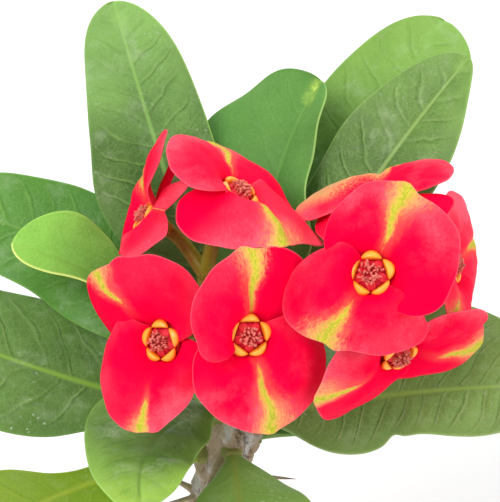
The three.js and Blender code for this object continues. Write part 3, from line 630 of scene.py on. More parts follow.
def make_bract_skin():
    """A bract's colour and relief. Streak holds the share of the way along the yellow-green streak,
    millimetres off it, and a seed. Spread holds how wide the streak and its fringe are there, and 1 on the
    upper face. Bract holds the share of the way out to the margin, the flush, which paints the light and
    shade on that half as more or less pink sheen and above 1 adds a tan margin, and how far the other bract
    covers it, which is painted as shade. Veil holds how pale it is all over."""
    labels = ("Streak", "Spread", "Bract", "Veil", "Place")
    tree, given, result = new_group("bract_skin", [(label, "vector") for label in labels], SKIN_RESULTS)
    run, off, seed = parts_of(given["Streak"])
    core, fringe, upper = parts_of(given["Spread"])
    share, flush, shade_under_other = parts_of(given["Bract"])
    veil = parts_of(given["Veil"])[0]
    upper = remap(upper, -0.2, 0.2)
    fan = calc("DIVIDE", off, scaled(calc("MAXIMUM", run, -0.4), 6.0, 5.0))
    place = given["Place"]

    def fibres(across, along, detail):
        """Noise drawn out along the veins, about 0."""
        spot = point(tree, times(fan, across), times(run, along), seed)
        return less(clouds(spot, 1.0, detail, 0.62), 0.5)
    broad, fine, hair = fibres(8.0, 3.6, 4.0), fibres(26.0, 10.0, 3.0), fibres(90.0, 12.0, 2.0)
    flecks = less(clouds(place, 1300.0, 3.0, 0.65), 0.5)
    away = calc("ABSOLUTE", off)

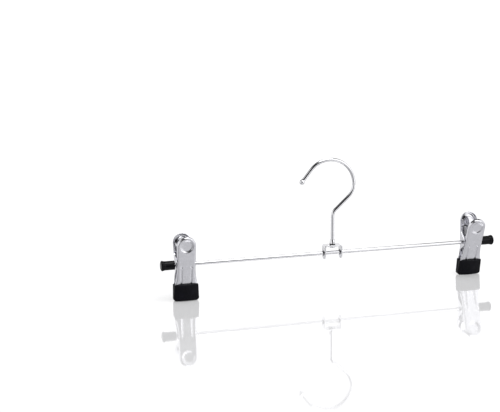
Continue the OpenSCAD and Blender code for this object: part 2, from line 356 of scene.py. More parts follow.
def spring_wire(finish, place):
    """Drawn spring steel: greyer, with die lines and a little dark scale."""
    drawn = finish.vector("MULTIPLY", place, (1.0, 6.0, 6.0))
    lines = finish.noise(drawn, 1200.0, 3.0, 0.7)
    scale = finish.smooth(finish.noise(place, 420.0, 3.0), 0.5, 0.72)
    return {
        "Base Color": finish.blend_colours(scale, grey(0.5, 0.01), grey(0.3)),
        "Metallic": 1.0,
        "Roughness": finish.smooth(lines, 0.3, 0.7, 0.22, 0.36) + scale * 0.1,
        "Normal": finish.bump(0.3, 0.05, lines),
    }


def boot_rubber(finish, place):
    """Moulded rubber of the jaw covers: matt, with a fine grain and rubbed patches."""
    grain = finish.noise(place, 2400.0, 3.0, 0.6)
    rubbed = finish.smooth(finish.noise(place, 150.0, 3.0, 0.6), 0.45, 0.7)
    return {
        "Base Color": finish.blend_colours(rubbed, grey(0.0024, 1.0), grey(0.0046, 1.0)),
        "Roughness": finish.smooth(grain, 0.3, 0.7, 0.46, 0.6) - rubbed * 0.07,
        "Specular IOR Level": 0.15,
        "Normal": finish.bump(0.35, 0.06, grain),
    }


def cap_vinyl(finish, place):
    """Dipped vinyl of the end caps: smoother and glossier, with slow waves from dipping."""
    dipped = finish.vector("MULTIPLY", place, (0.4, 1.0, 1.0))
    waves = finish.noise(dipped, 420.0, 2.0)
    dust = finish.smooth(finish.noise(place, 3000.0, 2.0), 0.64, 0.76)
    return {
        "Base Color": finish.blend_colours(dust, grey(0.0028, 0.6), grey(0.010)),
        "Roughness": finish.smooth(waves, 0.3, 0.7, 0.1, 0.24) + dust * 0.2,
        "Specular IOR Level": 0.14,
        "Normal": finish.bump(0.4, 0.2, waves),
    }


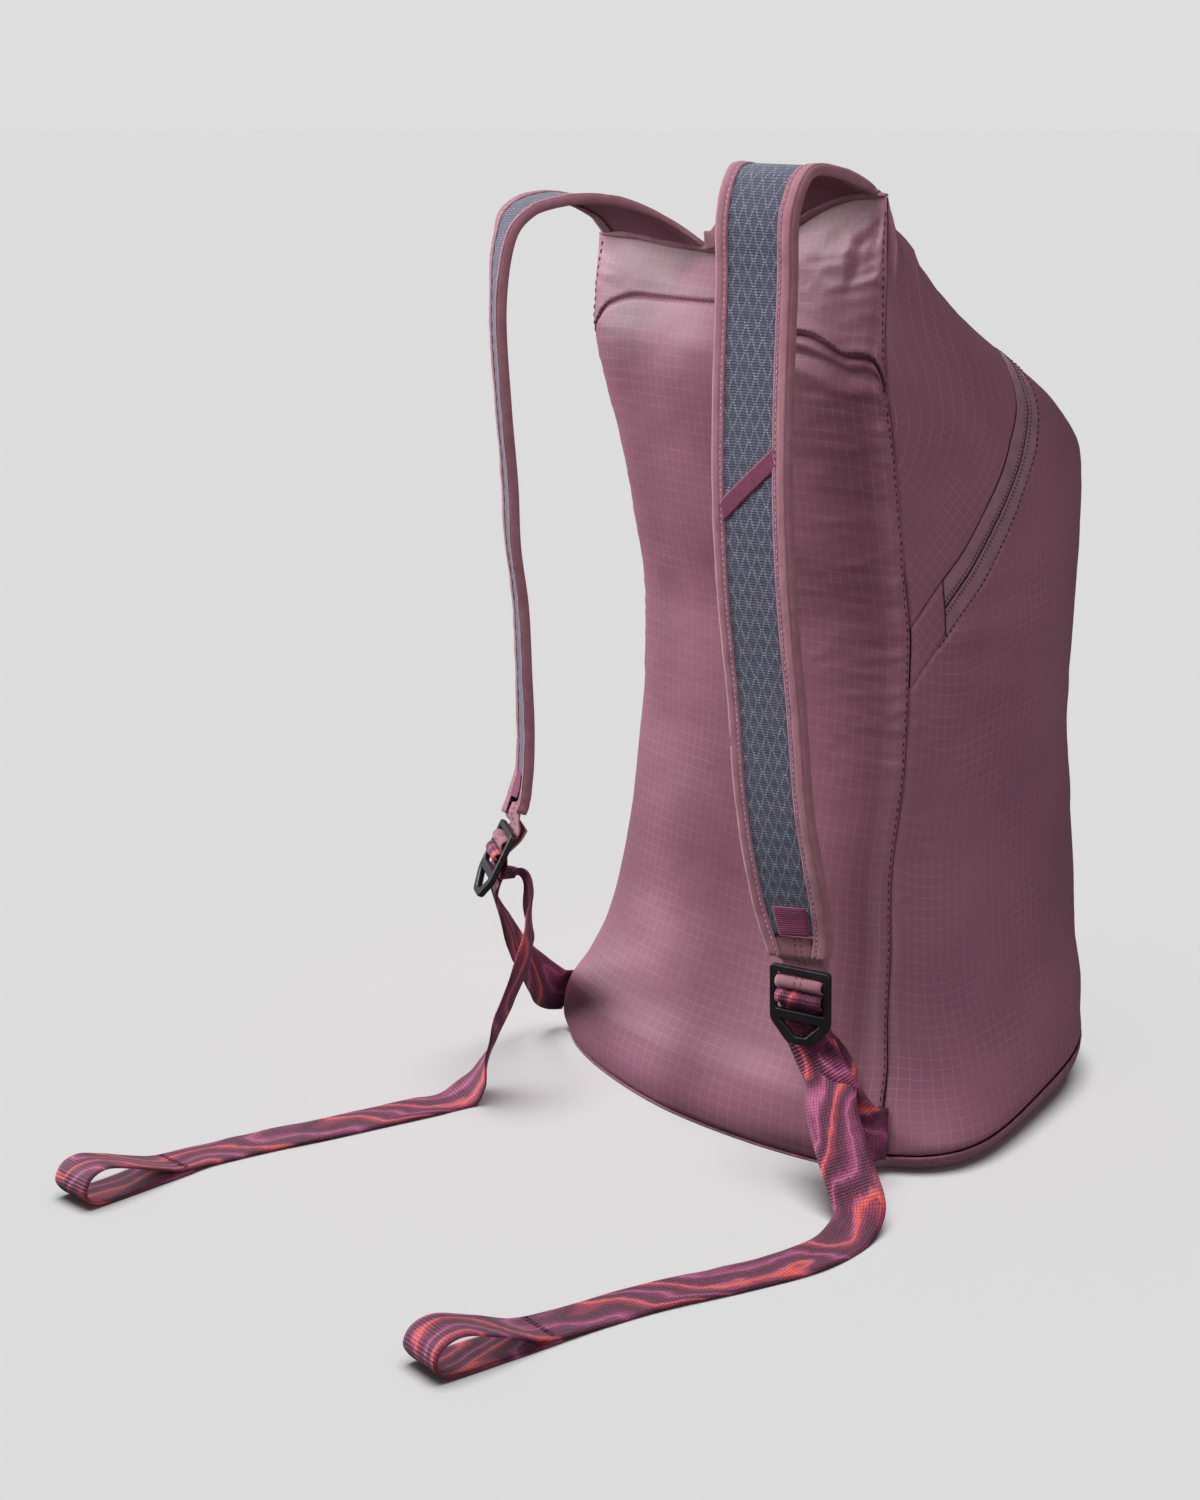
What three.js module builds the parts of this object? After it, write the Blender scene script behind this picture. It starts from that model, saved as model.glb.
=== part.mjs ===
// A packable backpack: a hollow bag of thin ripstop cloth with an arched front zip, two mesh shoulder straps,
// and 25 mm webbing that runs from each side seam through a ladder-lock buckle to a folded pull loop.
// Millimetres, +Z up. The origin is on the floor below the bag, the harness side faces -Y, the zip side +Y.
import * as THREE from "three";

// Bag
const BAG_HEIGHT = 440; // floor to the top corner of the side seams
const BAG_HALF_WIDTH = 110; // half the width between the top corners
const SEAM_SET_BACK = 84; // how far the side seams' foot lies behind the origin
const BACK_BULGE = 28; // how far the back panel stands behind the side seams
const FRONT_BULGE = 207; // how far the front panel stands before the side seams
const CLOTH = 1.5; // wall of the cloth panels
const SEAM_GAP = 0.6; // open line left between sewn pieces
const PIECE_GAP = 0.35; // clearance between pieces that touch
const EDGE_GAP = 2; // clearance between the layers' edges and the binding folded round them
const TOP_CORNER_RISE = 26; // how far the right top corner is pulled up by its strap
const BASE_SEAM_BACK = 3; // height of the base seam at the back, sides and front
const BASE_SEAM_SIDE = 9;
const BASE_SEAM_FRONT = 24;
const BASE_EDGE_INSET = 0.05; // share by which the flat of the base is smaller than its rim
const YOKE_SEAM_RISE = 45; // how far the yoke seam's middle stands above its ends

// Front zip
const ZIP_BAND = 21.5; // width of the two tapes and the coil
const ZIP_COIL_WIDTH = 5;
const ZIP_COIL_THICKNESS = 2;
const ZIP_END_SHARE = 0.052; // share of the front's girth between a side seam and the zip's end
const SLIDER_LENGTH = 12;
const SLIDER_WIDTH = 8;
const SLIDER_THICKNESS = 2.4;
const PULL_LENGTH = 20;
const PULL_WIDTH = 5;
const SLIDER_FROM_END = 0.03; // share of the girth between the zip's left end and its slider

// Shoulder straps
const STRAP_WIDTH = 46;
const STRAP_STANDOFF = 58; // how far the right strap hangs behind the back panel at most
const ARCH_RISE = 40; // height of the straps' arches above the middle of the bag's top edge
const MESH_THICKNESS = 2;
const BACKING_THICKNESS = 0.8;
const BINDING_WIDTH = 11;
const BINDING_WALL = 0.8;
const BINDING_SHARE = 0.62; // share of half a strap that its binding covers at most
const BINDING_ROOM = 2.3 * PIECE_GAP; // clearance between the strap's layers and the binding's flanges
const ROOT_CLEARANCE = 1.6; // open line between a strap's root and the bag's top edge
const END_TAB_WIDTH = 19;
const END_TAB_HEIGHT = 13;
const TAPE_THICKNESS = 1;
const LABEL_WIDTH = 12;
const LABEL_LOW = 0.733; // height shares of the label tape's two ends
const LABEL_HIGH = 0.802;
const TIP_THICKNESS = 1.2;
const TIP_FROM_PAD = 6 * PIECE_GAP; // open line between the strap's layers and the cloth tip below them
const TIP_EDGE_ROOM = 4 * PIECE_GAP; // clearance between the tip's edges and the bindings

// Webbing and its ladder-lock buckle
const WEBBING_WIDTH = 25;
const WEBBING_THICKNESS = 1.4;
const BUCKLE_WINDOW = WEBBING_WIDTH + 1.2;
const BUCKLE_RAIL = 3.4;
const BUCKLE_THICKNESS = 3.2;
const TOP_BAR = 3.6;
const TIP_WINDOW = 3.2;
const TIP_BAR = 2.5;
const ROLL_WINDOW = 4.8;
const ROLL_BAR = 3;
const TAIL_WINDOW = 5.4;
const LOWER_BAR = 5;
const THUMB_OPENING = 8;
const THUMB_WALL = 4;
const TAIL_REACH = 300; // how far a tail runs out along the floor behind the bag's side seams
const LOOP_LENGTH = 58;
const LOOP_HEIGHT = 17;
const HAUL_WIDTH = 9;
const HAUL_RISE = 7;
const BAR_ROOM = 2.6 * PIECE_GAP; // clearance between a bar and what is rolled round it
const TIP_ROOM = 0.2; // more clearance between the buckle's back and the tip
const TIP_LEAD = 2; // height above the buckle at which the tip comes level with its back
const TIP_ENTRY = 1.4; // depth below the top bar at which the tip turns to the front
const TIP_FOLD = 2.8; // how far the tip's sewn end lies behind its upper layer
const TIP_END = 4; // how far the sewn end reaches above the buckle
const TIP_END_SLACK = 0.6;
const WEBBING_ROOM = 0.3; // more clearance between the buckle's back and the webbing
const LAYER_ROOM = 0.5; // more clearance between two layers of webbing
const ANCHOR_RISE = 9; // height of the webbing's lower edge at the side seam
const ANCHOR_TILT = 0.25; // how far the webbing leans in at the side seam
const ANCHOR_ROOM = 0.5; // more clearance between the webbing's sewn end and the seam
const ANCHOR_SET_BACK = 1;
const ANCHOR_LEAD = { out: 1.2, back: 12, up: 3 }; // from the sewn end to the webbing's next row
const ANCHOR_MEETS = 6; // height above the thumb loop's foot at which the webbing lies against the buckle
const TAIL_ENTRY = 2.6; // height above the lower bar at which the tail turns back
const TAIL_REST = 0.3; // height above the lower bar at which the tail lies behind it
const LYING_ROOM = 0.2; // more clearance between the floor and a lying tail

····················

▶ **The request**: Examine the records and report how many lines contain the string "Blender". Only the number should be given.

▶ **Task response**: 3